赤みを帯びた頬に、吸い込まれそうな美しい瞳。
主線を赤でかくそのイラストは、1度見ると忘れられないインパクトを残します。生まれ育った福岡で今も活動を続けるイラストレーター・アサノマイコさん。九州内に留まらず、活動の場を全国区に広げている彼女に、福岡で活動を続ける理由をうかがいました。
―全国的にご活躍ですが、最初からイラストレーターを目指されていたのでしょうか?経歴についてもお聞かせください。
実は専門学校を卒業した後、福岡市内で販売員をしていました。不思議なことに、そのころから何となく「いつかは絵を仕事にするのかも」って思っていたんです。自分でもよくわからないんですけど…幼い頃から女の子のイラストばかり描いていて。年頃になってからは1度イラストから距離を置いたんですけど、美術はずっと得意でした。それから、販売員をしている頃から写真の模写程度の絵をSNSにアップするようになって。するとそのタイミングで、よく行く居酒屋の店主さんがギャラリーのオーナーと知り合いで「よかったら展示してみたら?」とお誘いを受けたのを機に、イラストの道に進むべく本腰を入れて取り組むようになりました。
―人とのつながりがきっかけとは、福岡らしいですね!
そうなんです。福岡って本当に横のつながりを築きやすいですよね。そこがすごくいいところですし、フリーランスにとって活動しやすいポイントのひとつかもしれません。
―どういう場所で人とつながることが多いですか?
やっぱりお酒の場が多いですね。人との距離が近いので、先程の話のように単純に飲んでいて仲良くなることもあります。そのほかは、お店のイベントや周年パーティなどが多いですかね。ひとり間に挟めばだいたいみんなとつながってしまうくらいコミュニティが狭いので、自然とどんどんつながっていきます(笑)
コミュニティといえば、飲食店に行くと必ずといっていいほど、ほかの飲食店のショップカードが店頭に並んでいるんですけど、それも福岡ならではの光景だと聞いたことがあります。

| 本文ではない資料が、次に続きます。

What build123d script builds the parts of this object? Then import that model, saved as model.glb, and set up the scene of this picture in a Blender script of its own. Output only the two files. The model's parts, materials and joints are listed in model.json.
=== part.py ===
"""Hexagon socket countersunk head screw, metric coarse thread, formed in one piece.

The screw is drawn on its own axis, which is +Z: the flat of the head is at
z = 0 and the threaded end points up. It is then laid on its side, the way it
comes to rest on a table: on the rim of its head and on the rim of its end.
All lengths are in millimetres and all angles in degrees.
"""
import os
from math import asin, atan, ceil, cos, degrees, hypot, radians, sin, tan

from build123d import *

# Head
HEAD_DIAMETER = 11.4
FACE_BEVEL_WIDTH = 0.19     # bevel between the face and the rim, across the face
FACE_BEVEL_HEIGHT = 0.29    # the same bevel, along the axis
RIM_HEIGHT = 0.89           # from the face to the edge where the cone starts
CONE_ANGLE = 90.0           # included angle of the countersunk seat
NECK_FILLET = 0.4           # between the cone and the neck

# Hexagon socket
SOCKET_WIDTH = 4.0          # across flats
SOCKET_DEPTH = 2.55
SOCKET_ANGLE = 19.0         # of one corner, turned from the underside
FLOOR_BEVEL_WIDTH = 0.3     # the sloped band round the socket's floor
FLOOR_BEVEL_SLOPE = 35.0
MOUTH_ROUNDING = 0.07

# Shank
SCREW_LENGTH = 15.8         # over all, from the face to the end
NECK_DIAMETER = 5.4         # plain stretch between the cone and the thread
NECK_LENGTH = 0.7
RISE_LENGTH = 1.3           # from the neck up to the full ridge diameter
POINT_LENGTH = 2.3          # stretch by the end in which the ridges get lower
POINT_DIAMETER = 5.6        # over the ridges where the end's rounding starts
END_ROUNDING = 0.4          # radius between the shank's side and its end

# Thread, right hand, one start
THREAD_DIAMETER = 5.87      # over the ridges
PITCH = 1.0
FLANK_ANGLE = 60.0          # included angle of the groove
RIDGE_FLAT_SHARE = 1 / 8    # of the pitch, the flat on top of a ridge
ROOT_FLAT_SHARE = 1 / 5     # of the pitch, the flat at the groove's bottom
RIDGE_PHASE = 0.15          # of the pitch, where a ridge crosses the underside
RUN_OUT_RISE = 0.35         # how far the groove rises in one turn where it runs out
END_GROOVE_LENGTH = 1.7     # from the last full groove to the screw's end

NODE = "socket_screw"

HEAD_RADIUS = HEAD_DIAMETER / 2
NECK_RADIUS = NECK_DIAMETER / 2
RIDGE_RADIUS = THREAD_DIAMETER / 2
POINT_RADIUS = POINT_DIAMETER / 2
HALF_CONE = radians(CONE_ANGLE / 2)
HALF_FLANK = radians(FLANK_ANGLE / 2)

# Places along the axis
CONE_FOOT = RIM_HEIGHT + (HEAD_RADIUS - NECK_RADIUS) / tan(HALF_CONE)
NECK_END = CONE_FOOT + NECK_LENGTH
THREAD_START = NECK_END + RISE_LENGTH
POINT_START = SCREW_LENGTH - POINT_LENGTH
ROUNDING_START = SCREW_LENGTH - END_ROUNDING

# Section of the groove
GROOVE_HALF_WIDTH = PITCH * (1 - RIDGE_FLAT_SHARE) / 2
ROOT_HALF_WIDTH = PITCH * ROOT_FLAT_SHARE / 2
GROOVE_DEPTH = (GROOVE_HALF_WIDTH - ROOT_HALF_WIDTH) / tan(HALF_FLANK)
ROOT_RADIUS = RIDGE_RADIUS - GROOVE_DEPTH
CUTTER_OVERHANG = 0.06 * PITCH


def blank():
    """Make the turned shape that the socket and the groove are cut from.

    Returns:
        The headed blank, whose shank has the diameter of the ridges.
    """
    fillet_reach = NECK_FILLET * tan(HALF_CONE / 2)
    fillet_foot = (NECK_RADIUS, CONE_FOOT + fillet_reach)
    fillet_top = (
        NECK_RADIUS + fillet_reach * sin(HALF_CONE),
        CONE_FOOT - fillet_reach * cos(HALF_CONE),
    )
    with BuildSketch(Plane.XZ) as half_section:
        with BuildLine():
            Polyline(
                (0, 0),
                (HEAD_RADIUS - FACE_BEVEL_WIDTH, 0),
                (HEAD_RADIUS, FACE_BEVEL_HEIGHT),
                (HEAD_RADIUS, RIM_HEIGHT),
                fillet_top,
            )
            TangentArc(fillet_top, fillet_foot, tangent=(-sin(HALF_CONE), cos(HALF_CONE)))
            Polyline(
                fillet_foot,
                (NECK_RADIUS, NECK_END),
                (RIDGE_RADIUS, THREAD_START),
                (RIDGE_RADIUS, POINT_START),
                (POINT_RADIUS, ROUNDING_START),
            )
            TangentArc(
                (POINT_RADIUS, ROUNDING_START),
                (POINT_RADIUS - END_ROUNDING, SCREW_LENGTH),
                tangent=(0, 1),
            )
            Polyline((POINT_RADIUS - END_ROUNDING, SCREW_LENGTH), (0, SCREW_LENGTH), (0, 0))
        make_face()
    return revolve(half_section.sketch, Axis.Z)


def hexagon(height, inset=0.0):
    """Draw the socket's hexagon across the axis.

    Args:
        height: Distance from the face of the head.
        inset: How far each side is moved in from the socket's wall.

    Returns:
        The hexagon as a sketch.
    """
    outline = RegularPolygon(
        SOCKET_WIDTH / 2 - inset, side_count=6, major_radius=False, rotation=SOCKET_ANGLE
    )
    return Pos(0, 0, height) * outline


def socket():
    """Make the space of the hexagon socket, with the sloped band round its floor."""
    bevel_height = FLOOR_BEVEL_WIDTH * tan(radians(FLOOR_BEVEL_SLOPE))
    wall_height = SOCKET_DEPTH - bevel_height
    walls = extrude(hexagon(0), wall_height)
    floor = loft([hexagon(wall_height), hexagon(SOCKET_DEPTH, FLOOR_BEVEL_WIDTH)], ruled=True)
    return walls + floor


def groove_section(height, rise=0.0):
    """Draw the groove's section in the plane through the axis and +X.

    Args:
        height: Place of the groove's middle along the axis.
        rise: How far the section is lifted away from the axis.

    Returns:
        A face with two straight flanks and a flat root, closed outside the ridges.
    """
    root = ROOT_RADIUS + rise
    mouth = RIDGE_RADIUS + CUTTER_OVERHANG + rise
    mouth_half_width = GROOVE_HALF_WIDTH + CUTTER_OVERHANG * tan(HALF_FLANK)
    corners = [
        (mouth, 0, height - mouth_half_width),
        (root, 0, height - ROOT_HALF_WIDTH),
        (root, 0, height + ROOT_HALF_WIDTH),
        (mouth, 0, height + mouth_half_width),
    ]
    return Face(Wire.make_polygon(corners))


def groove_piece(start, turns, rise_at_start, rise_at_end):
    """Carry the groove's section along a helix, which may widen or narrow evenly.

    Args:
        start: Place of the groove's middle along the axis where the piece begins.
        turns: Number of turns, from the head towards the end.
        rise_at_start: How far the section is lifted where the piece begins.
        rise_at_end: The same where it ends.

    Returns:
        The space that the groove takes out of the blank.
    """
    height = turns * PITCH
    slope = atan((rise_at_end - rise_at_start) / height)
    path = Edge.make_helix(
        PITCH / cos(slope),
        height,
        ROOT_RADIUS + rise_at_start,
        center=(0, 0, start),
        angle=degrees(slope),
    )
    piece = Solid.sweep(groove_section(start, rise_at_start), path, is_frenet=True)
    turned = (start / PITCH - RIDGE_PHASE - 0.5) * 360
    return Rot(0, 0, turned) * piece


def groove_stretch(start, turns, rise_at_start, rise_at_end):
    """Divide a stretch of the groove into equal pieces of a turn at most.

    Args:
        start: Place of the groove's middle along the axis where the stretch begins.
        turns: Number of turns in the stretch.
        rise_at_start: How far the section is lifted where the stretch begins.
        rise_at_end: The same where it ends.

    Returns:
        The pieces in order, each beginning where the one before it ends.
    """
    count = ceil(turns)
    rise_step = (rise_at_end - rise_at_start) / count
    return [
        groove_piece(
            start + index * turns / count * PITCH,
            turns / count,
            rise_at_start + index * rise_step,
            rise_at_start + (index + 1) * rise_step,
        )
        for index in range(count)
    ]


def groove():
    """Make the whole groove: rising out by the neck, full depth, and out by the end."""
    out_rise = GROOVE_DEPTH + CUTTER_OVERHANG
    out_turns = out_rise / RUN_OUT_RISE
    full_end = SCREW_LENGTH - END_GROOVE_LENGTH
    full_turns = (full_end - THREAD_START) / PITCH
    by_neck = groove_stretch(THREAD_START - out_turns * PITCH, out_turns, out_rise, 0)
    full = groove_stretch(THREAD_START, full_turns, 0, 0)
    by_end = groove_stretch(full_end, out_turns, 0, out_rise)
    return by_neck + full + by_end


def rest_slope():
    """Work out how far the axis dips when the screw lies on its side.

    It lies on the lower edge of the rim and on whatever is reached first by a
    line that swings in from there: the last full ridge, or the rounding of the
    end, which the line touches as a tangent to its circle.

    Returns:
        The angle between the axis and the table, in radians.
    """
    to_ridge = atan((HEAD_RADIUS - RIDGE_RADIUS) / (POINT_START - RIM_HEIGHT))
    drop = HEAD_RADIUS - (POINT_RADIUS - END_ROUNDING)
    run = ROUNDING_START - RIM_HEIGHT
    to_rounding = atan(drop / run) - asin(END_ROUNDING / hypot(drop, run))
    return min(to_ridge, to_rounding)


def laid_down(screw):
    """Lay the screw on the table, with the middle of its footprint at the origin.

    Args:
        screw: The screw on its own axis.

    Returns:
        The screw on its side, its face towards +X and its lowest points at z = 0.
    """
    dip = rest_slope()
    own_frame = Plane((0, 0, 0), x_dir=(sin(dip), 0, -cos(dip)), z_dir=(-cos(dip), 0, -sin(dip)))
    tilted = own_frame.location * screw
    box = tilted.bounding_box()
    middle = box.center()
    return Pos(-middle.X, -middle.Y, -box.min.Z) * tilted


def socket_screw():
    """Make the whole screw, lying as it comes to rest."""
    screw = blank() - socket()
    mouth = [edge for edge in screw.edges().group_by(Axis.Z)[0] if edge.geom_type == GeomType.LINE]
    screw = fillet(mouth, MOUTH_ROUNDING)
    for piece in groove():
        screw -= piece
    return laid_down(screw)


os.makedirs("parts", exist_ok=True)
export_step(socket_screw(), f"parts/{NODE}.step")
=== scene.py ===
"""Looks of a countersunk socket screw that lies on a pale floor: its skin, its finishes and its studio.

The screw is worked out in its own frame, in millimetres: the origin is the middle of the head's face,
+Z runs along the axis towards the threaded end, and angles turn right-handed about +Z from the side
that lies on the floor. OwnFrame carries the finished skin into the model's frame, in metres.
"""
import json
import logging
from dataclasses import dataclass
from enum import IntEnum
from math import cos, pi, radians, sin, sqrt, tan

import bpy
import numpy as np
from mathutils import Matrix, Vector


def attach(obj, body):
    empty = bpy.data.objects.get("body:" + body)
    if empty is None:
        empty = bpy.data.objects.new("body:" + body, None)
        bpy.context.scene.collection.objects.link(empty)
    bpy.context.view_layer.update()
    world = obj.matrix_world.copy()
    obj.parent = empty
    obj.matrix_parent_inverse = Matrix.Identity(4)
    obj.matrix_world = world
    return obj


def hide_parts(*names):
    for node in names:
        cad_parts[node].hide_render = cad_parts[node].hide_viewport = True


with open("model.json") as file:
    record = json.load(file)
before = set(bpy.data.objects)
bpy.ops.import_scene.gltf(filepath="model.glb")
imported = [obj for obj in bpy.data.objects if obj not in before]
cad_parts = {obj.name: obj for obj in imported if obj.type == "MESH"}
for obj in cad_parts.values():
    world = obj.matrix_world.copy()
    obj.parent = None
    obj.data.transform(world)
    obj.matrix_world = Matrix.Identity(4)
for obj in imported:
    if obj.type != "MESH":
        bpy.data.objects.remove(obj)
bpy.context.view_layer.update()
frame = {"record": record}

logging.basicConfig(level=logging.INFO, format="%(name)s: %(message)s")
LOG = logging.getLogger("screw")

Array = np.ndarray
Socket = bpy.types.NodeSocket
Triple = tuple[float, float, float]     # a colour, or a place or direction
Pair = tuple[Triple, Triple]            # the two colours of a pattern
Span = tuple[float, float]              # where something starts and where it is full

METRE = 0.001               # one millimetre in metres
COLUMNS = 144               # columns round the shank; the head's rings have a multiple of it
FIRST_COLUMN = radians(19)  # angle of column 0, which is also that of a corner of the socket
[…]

―そういう“つながり”や“コミュニティ”という意味では福岡は活動しやすいですか?
すごくしやすいです!クリエイターに限らず、起業したりお店を持ったりさまざまなことにチャレンジしやすい場所だと思います。物価が安いのはもちろん、人とつながりやすい環境なので、人づてでお仕事をいただくことがすごく多いです。それから、福岡の情報を発信するローカルメディアも多いので、展示やイベントなどを開催すると話題になりやすいというのもポイントですね。以前は上京することも考えた時期があったんですが、「福岡でもできるじゃん!」ってわかってからはその思いはなくなりました。
―逆に福岡で活動するデメリットはありますか?
“ギャラリー”という名のつく場所は少ないかもしれませんが、カフェにギャラリーが併設していたり、イベントや展示がウェルカムなお店が多いので、展示場所にも困りませんし…。強いていえば、大きなギャラリーがないということくらいですかね。

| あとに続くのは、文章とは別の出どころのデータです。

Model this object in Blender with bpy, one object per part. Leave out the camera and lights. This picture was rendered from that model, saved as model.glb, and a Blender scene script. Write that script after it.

―そういった環境の中でお仕事の幅はどのように広げていっているんですか?
実は東京のお仕事より九州内のお仕事が多いんです。「地元のクリエイターを使いたい」という気持ちが強い方が多く、フリーペーパーの表紙や、ショッピングモールのビジュアルなど、九州各地からお仕事をいただいています。応援してくれる人がすごく多くて励みになりますね。それから、インスタグラムの力もやっぱり大きいですね。「インスタグラムを見て…」とお仕事をくださる場合も多くて、SNS様様です(笑)。そうなってくるとますます場所は関係ないんだな、って思いますね。
―福岡のイラストレーターさんたちはパッと見て誰が描いたイラストかわかるような、個性が強い方が多いように思います。

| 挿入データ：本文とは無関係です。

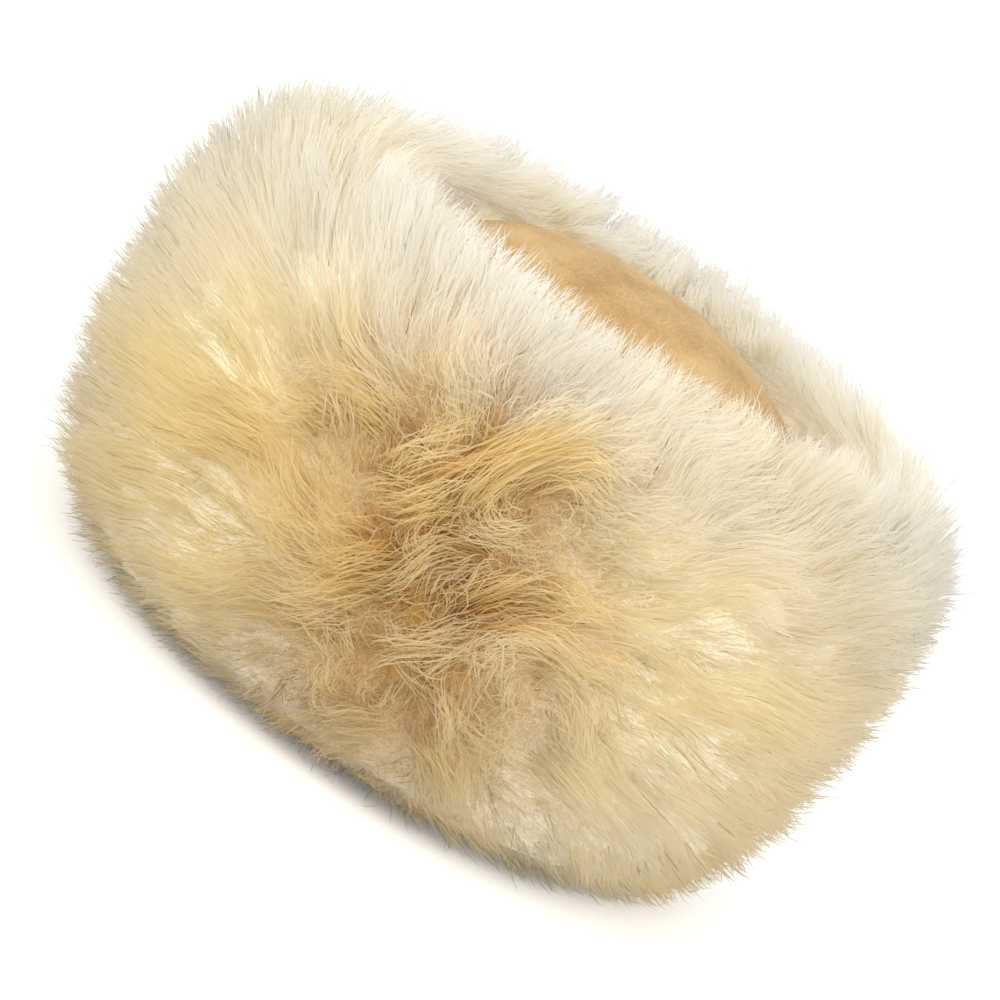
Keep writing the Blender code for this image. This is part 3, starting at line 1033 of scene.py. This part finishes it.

イラストレーター同士で話していてすごく思うんですが、みんなとにかく熱いんですよ!表向きはそうでもないんですが、静かに燃えている感じがします。東京のように情報に溢れていない分、すごくマイペースに創作活動ができるというのもあるかもしれません。たぶん、自分が情報の海の中にいたらうっかり流されてしまうと思うんですが、福岡にいると距離が遠い分、冷静に見ることができるんですよね。だからそれぞれ自信を持って個を貫けるんじゃないかな。
―最後にこれからの夢を教えてください。
小説の表紙や、パッケージなど、お店に並ぶようなお仕事をもっともっとやりたいなって思っています。今も十分楽しいんですけど、もっと仕事が楽しめるようになりたいです。もちろんこの福岡の地で!